Die DKP übernimmt in Bottrop wie selbstverständlich die Rolle, die die Linkspartei im Osten spielt: Sie artikuliert Protest. Sie gibt den Anwalt der kleinen Leute. Und sie verkörpert die schwindende Bergbautradition der Stadt. „Kohle statt Atom“ ist auf die kleinen Lampen gedruckt, die das Schaufenster des Büros schmücken. Alle zwei Jahre gibt es beim Pressefest der Parteizeitung UZ Grillfleisch, Wanderlieder, Punk und Ska. Manchmal kommt auch Hannes Wader vorbei und singt Venceremos.
„Außerhalb der Stadt muss man manchmal erklären, wer wir sind“, sagt Michael Gerber. Der hagere 56-Jährige hat das in den vergangenen Wochen häufiger tun müssen, er war Betriebsrat beim insolventen Handyhersteller BenQ. Radiointerviews mit ihm begannen meist so: „Nur damit Sie es gleich wissen, der Mann ist von der DKP, wir reden aber trotzdem über die Sache.“ In Bottrop, sagt Gerber, „gehören wir zur politischen Kultur“. Er hätte es gerne, wenn es in mehr Städten so wäre.
Doch zwischen der DKP und der Normalität steht – auch ohne Kampfausbildung – die enge Bindung an die DDR-Staatspartei SED. Nicht nur konservative Wissenschaftler wie der Bonner Politikprofessor Gerd Langguth sehen es als erwiesen an, dass die westdeutsche Partei von den Genossen im Osten finanziell unterstützt wurde. „Daran besteht kein Zweifel. Es ist ein Wunder, dass es die DKP so lange nach der Wende noch gibt“, sagt Langguth.

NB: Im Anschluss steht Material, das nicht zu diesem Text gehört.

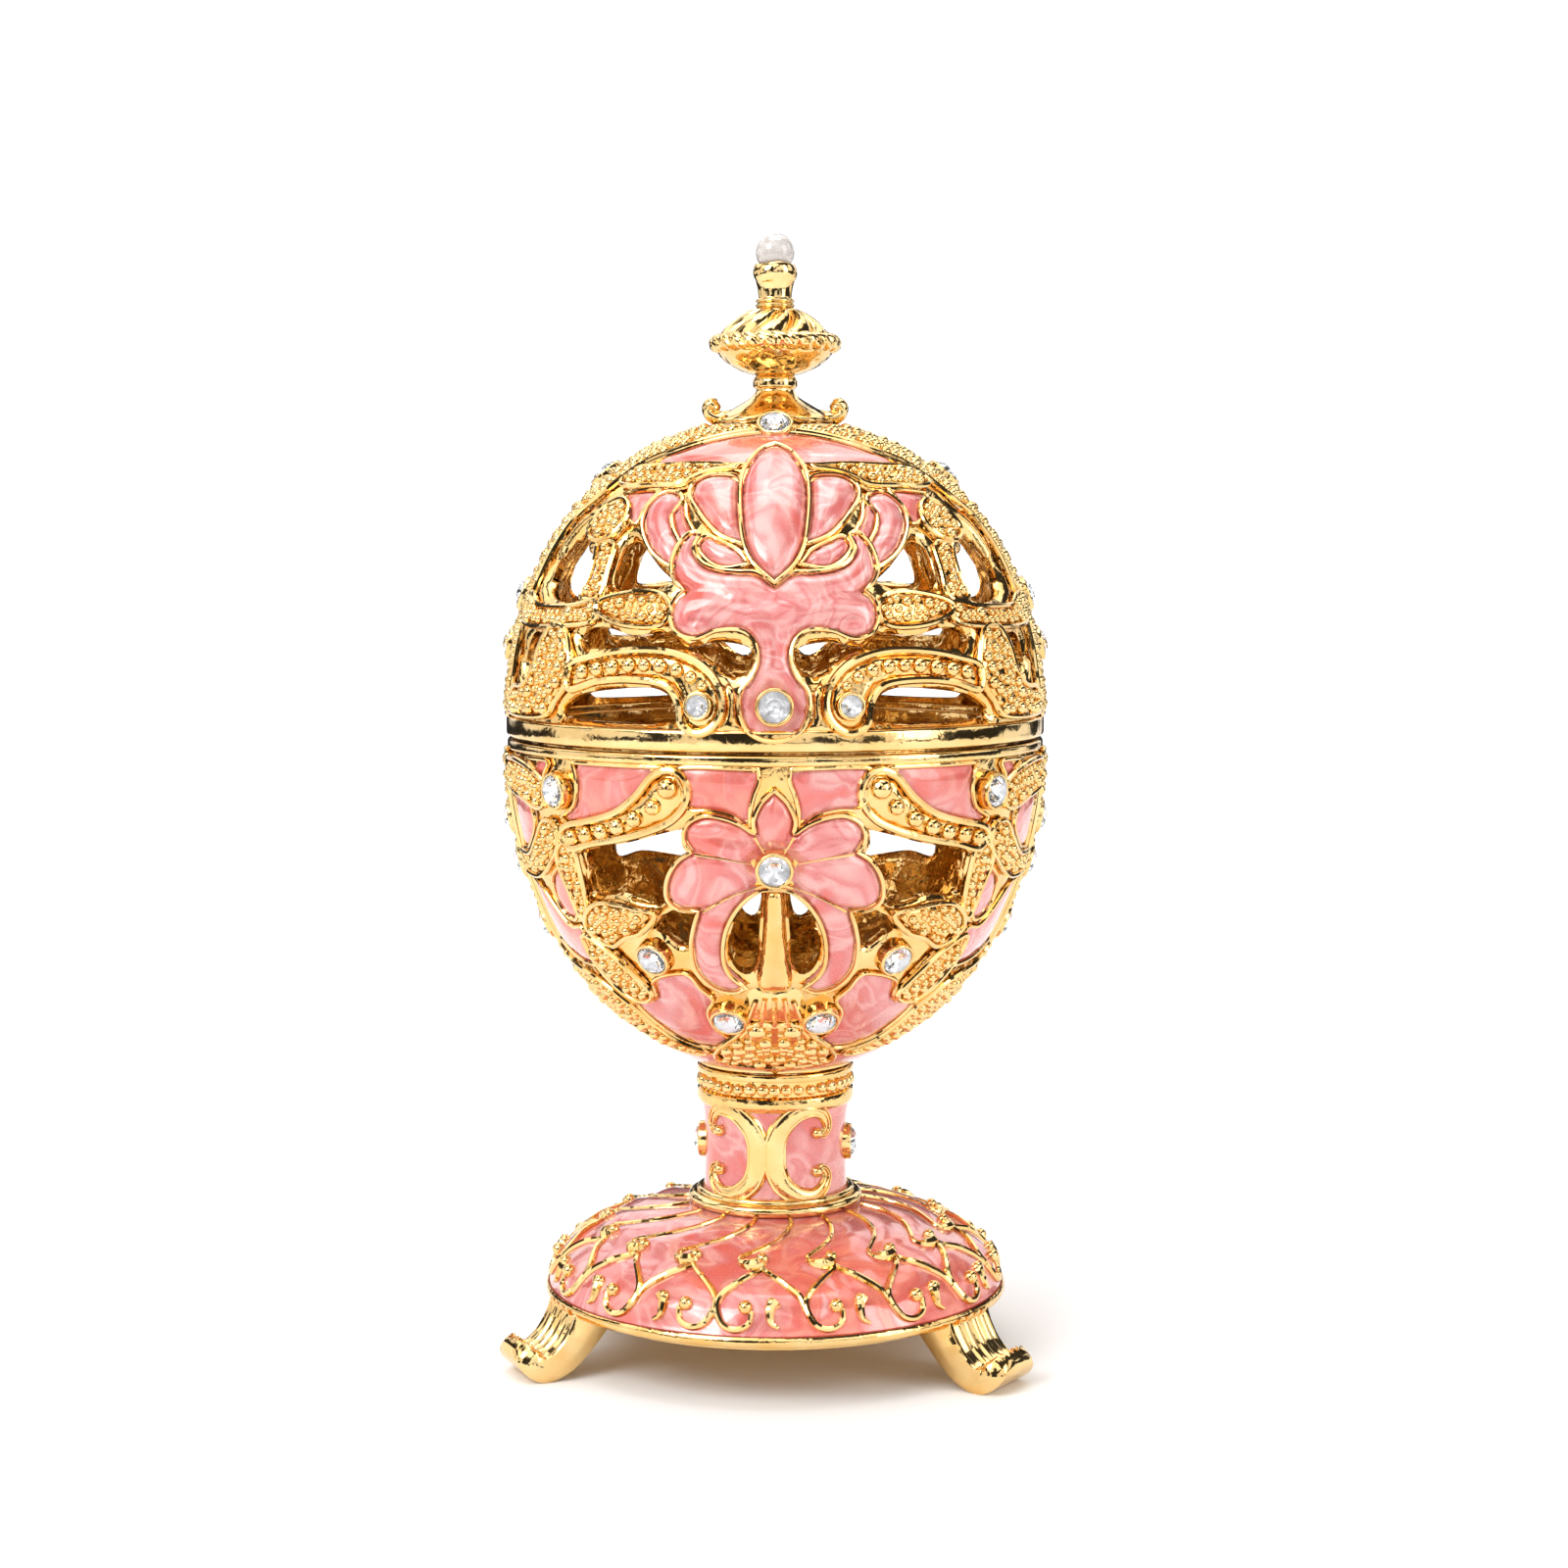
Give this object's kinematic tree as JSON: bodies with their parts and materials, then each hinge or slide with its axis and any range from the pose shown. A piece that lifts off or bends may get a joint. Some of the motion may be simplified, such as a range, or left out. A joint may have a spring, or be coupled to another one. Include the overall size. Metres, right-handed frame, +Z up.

In Bottrop kommen solche Sätze überhaupt nicht gut an. „Unsere Finanzen sind immer von der Stadtverwaltung überprüft worden“, sagt Gerber. „Wenn ich Geld gehabt hätte, hätte ich nicht bis zur Rente im Pflegeheim arbeiten und in einer gemeinnützigen Wohnung leben müssen“, sagt Irmgard Bobrzik. „Ohne Einladungen aus dem Osten hätte ich kaum Urlaub machen können.“ Die drei Kommunisten stehen zu ihren DDR-Beziehungen – und sind enttäuscht, dass sie ihnen in der Lokalpolitik zur Last gelegt werden. „Unsere Kontakte waren ja auch zum Wohle der Stadt“, sagt Irmgard Bobrzik. Die Städtepartnerschaft mit dem thüringischen Meuselwitz etwa, die sei vor allem von ihnen gepflegt worden.
Gegen Ende der Stasi-Unterrichtung, die Akten sind bereits fertig für die Presse kopiert, kommt der schweigsame Herbert Dibowski noch einmal auf die Kommunalpolitik zu sprechen. Ob es schon alle gehört hätten, dass die Karstadt-Filiale in der Bottroper Innenstadt von der Schließung bedroht sei? „Schlimm ist das“, sagt Dibowski, „das hätte Auswirkungen auf den ganzen Einzelhandel.“ Und so kommt es zu einem Bild, das manchem Verfassungsschützer und CDU-Lokalpolitiker etwas seltsam vorkommen könnte: Drei angeblich in Nahkampf und Sabotage ausgebildete Ultra-Kommunisten sitzen an einem Tisch und machen sich Sorgen um einen Konsumtempel.